A pinky swear, or pinky promise, is a traditional gesture most commonly practiced amongst children involving the locking of the pinkies of two people to signify that a promise has been made. The gesture is taken to signify that the person can break the finger of the one who broke the promise. The tradition appears to be a relatively modern invention, possibly as a continuation of older finger traditions.

== Prevalence worldwide ==
In North America, it is most common amongst school-aged children or adults and close friends and has existed since at least 1860, when the Dictionary of Americanisms listed the following accompanying promise:

Pinky, pinky, bow-bell,
Whoever tells a lie
Will sink down to the bad place,
And never rise up again.

Pinky swearing has origins in Japan from 1600 to 1803, where it is called (指切り, yubikiri) and often additionally confirmed with the vow "Pinky swear, whoever lies will be made to swallow a thousand needles." (指切り拳万、嘘ついたら針千本呑ます, "Yubikiri genman, uso tsuitara hari senbon nomasu.")

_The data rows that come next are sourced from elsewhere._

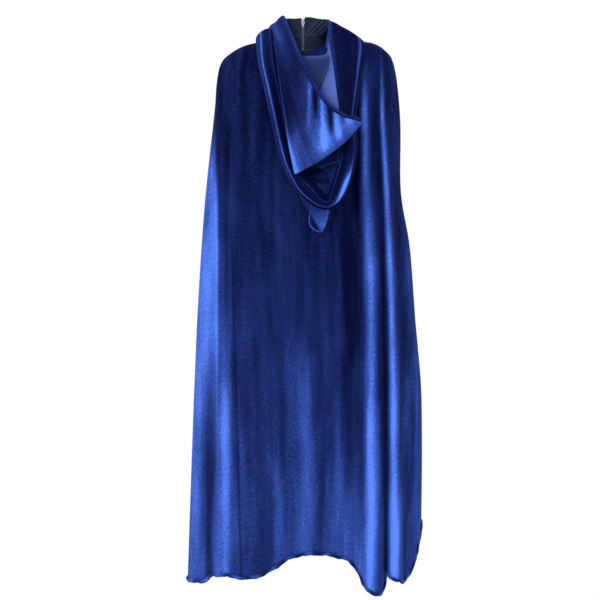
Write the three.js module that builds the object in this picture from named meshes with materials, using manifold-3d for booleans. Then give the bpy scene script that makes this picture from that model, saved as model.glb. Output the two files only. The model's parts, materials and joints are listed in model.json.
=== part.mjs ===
// A long hooded costume cape in stretch velvet, as it hangs by its shoulders.
// Millimetres, +Z up. The wearer faces +Y, so the back of the cape faces -Y and
// +X is the wearer's right. The origin is the middle of the neck seam's back,
// brought to the middle of the neck, level with the shoulders that carry the cape.
import * as THREE from "three";
import { mergeVertices } from "three/addons/utils/BufferGeometryUtils.js";
import Module from "manifold-3d";

// Driving dimensions of the body.
const BODY_LENGTH = 1290; // from the neck seam at the back to the lowest point of the hem
const SHOULDER_LEFT = 194; // half widths over the shoulders, from the zip to each tip
const SHOULDER_RIGHT = 214;
const HEM_LEFT = 278; // half widths at the widest, as the cape hangs
const HEM_RIGHT = 286;
const SHOULDER_DEPTH = 46; // half depth of the hanging body at the top and at the hem
const HEM_DEPTH = 80;
const FRONT_GAP_NECK = 20; // clear width between the two front edges
const FRONT_GAP_HEM = 120;
const SHOULDER_ROUND = 34; // drop over which the cloth turns down from the shoulder ridge
const VELVET = 3; // wall that stands for the body's velvet

// Driving dimensions of the neck.
const NECK_X = 56; // half axes of the collar's middle surface
const NECK_Y = 42;
const COLLAR_TOP = 79; // height of the collar's top edge above the neck seam
const BAND_HEIGHT = 27; // plain band between the neck seam and the collar
const COLLAR_WALL = 3;
const FACING_WALL = 1.6;
const SIDE_RISE = 32; // how far the neck seam rises from the centre back to the sides
const BINDING_WIDTH = 10;
const BINDING_WALL = 1.4;

// Driving dimensions of the hood.
const HOOD_DROP = 436; // from the neck seam to the point of the hanging hood
const HOOD_WALL = 2.4;
const LINING_WALL = 1.6;
const HOOD_STANDOFF = 8; // from the body's back surface to the middle of the hood's rear ply
const HOOD_NECK_SPREAD = 4; // how much further out the hood's front ends start than its back
const HOOD_PLY_GAP = 2; // between the hood's velvet and its lining
const CASING_WIDTH = 9;
const CASING_WALL = 1.2;
const ELASTIC_WIDTH = 5;
const ELASTIC_WALL = 1.2;

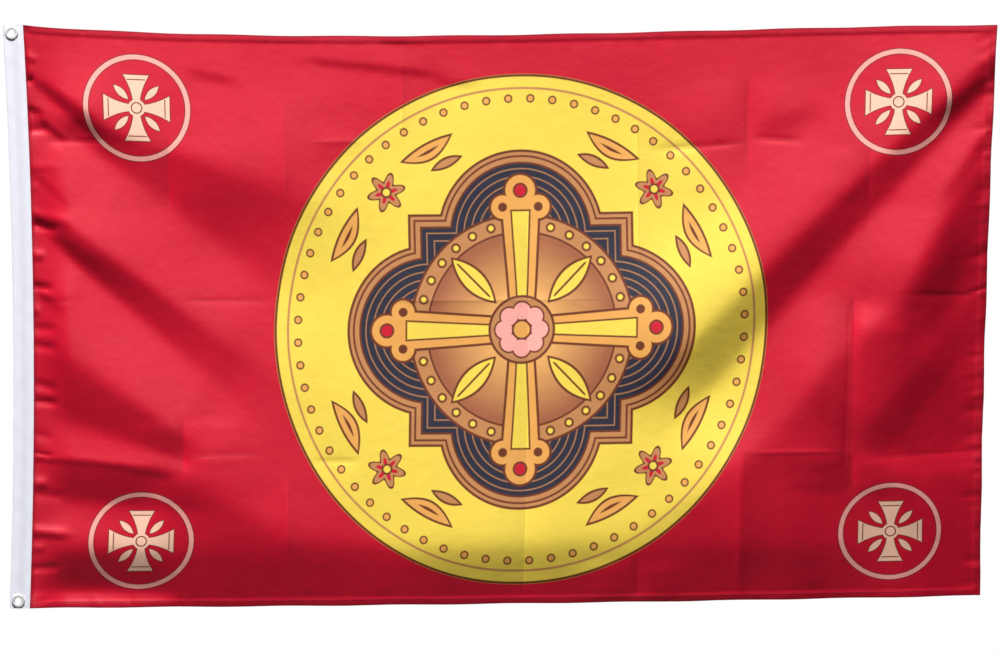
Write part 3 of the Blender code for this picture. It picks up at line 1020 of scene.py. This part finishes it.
class FLAG_OT_cloth(Operator):
    """Make the printed cloth with its folds, creases and hems"""
    bl_idname = "flag.cloth"
    bl_label = "Printed Cloth"

    def execute(self, context):
        cloth = settings().cloth
        hem = cloth.hem_width
        inside = [0.5 * MM, 1.3 * MM, hem - 1.2 * MM, hem]
        width, height = FLAT_WIDTH * MM, FLAT_HEIGHT * MM
        s = graded_shares(
            width, ((FINE_STRETCH, cloth.fine_step), (width, cloth.wide_step)),
            crease_lines("down"), [width - v for v in inside] + [4 * MM])
        t = graded_shares(
            height, ((height, cloth.level_step),), crease_lines("across"),
            inside + [height - v for v in inside])

        grid_s, grid_t = np.meshgrid(s, t, indexing="ij")
        points = shared_surface().points(grid_s.ravel(), grid_t.ravel())
        check_on_solid(points)
        points = points.reshape(len(s), len(t), 3)
        across = evened(flat_shares(points, 0), 1, EVEN_ROWS)
        down = evened(flat_shares(points, 1), 0, EVEN_COLUMNS)

        bm = bmesh.new()
        bmesh.ops.create_grid(bm, x_segments=len(s), y_segments=len(t) - 1, size=0.5)
        weights = bm.verts.layers.deform.verify()
        single = cloth.thickness / cloth.hem_thickness
        uv_of = np.zeros((len(bm.verts), 2))
        for vert in bm.verts:
            i = max(round((vert.co.x + 0.5) * len(s)) - 1, 0)
            j = round((0.5 - vert.co.y) * (len(t) - 1))
            tucked = vert.co.x < -0.5 + 0.5 / len(s)
            vert.co = points[i, j]
            if tucked:
                vert.co.x -= TUCK
            uv_of[vert.index] = across[i, j], 1 - down[i, j]
            edge = min((1 - s[i]) * width, t[j] * height, (1 - t[j]) * height)
            hemmed = edge < hem - 0.6 * MM and s[i] * width > 3 * MM
            vert[weights][0] = 1.0 if hemmed else single
        obj = finished_object("printed_cloth", bm, cloth_materials())
        layer = obj.data.uv_layers.new(name=UV_NAME)
        corners = np.zeros(len(obj.data.loops), int)
        obj.data.loops.foreach_get("vertex_index", corners)
        layer.data.foreach_set("uv", uv_of[corners].ravel())
        obj.vertex_groups.new(name="layers")

        solidify = obj.modifiers.new("cloth", "SOLIDIFY")
        solidify.thickness = cloth.hem_thickness
        solidify.offset = 0.0
        solidify.vertex_group = "layers"
        solidify.material_offset = 1
        solidify.material_offset_rim = 0
        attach(obj, "root")
        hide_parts("flag_cloth")
        return {"FINISHED"}


def cloth_materials():
    group = print_group()
    return [polyester("printed_face", group, 0.0), polyester("printed_reverse", group, 0.12)]


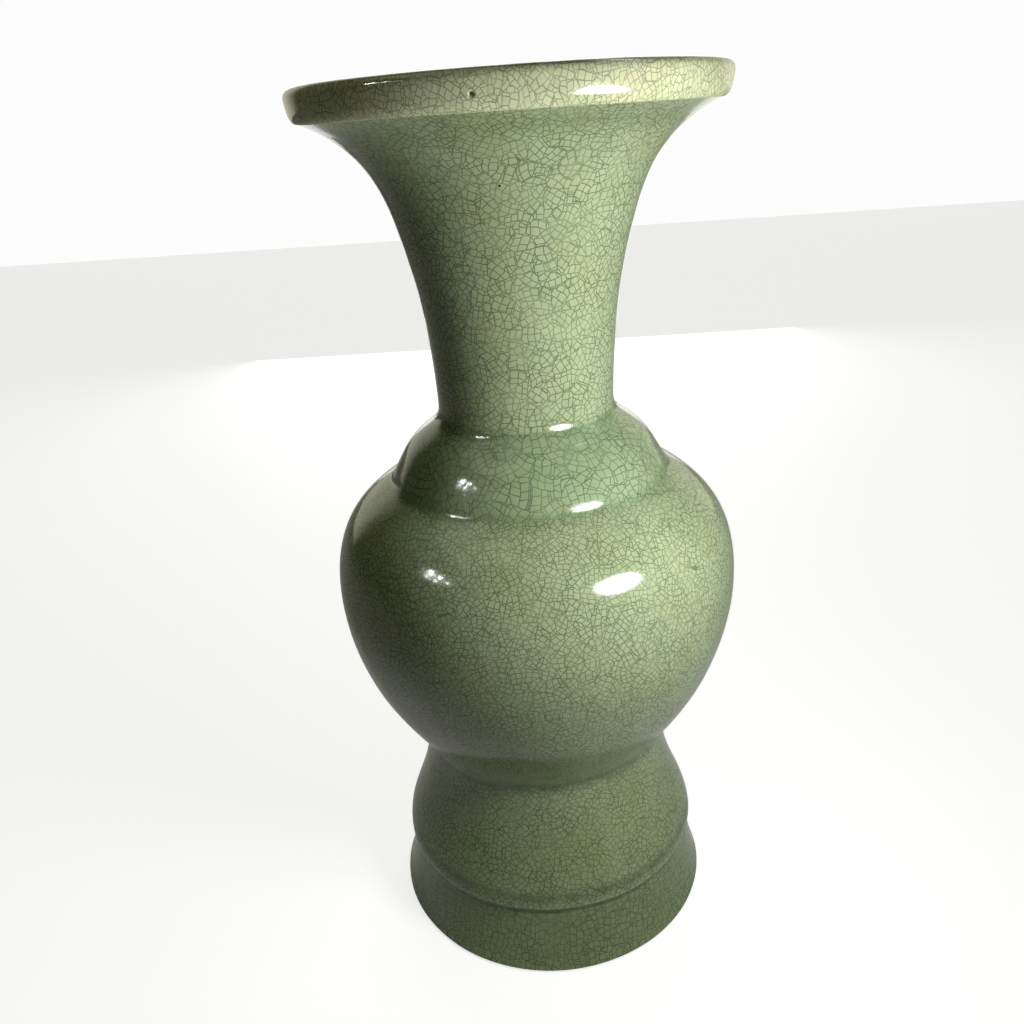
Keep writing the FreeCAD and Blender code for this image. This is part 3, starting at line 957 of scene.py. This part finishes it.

In South Korea in the 21st century, the hooked pinky has been followed by a "seal", wherein the thumbs touch each other while the pinkies are still hooked.

In Taiwan, stamping after hooking pinkies has been commonplace for over 30 years.

In Belfast, Northern Ireland it is referred to as a "piggy promise".

In Italy, a similar tradition is called "giurin giurello" or "giurin giuretto/-a".

In Maharashtra, (a state of North India), this concept is called gatti fu in the Marathi language.

There is also another pinky swear promise made between children in the Isle of Man. It goes:

Make friends, make friends,
Never ever break friends,
If you do,
You'll catch the flu,
And that will be the end of you!

In Slavic countries, children hook pinkies as a sign that they made peace with each other after a row. The pinky swear promise is that even if they fight again, they will remain friends.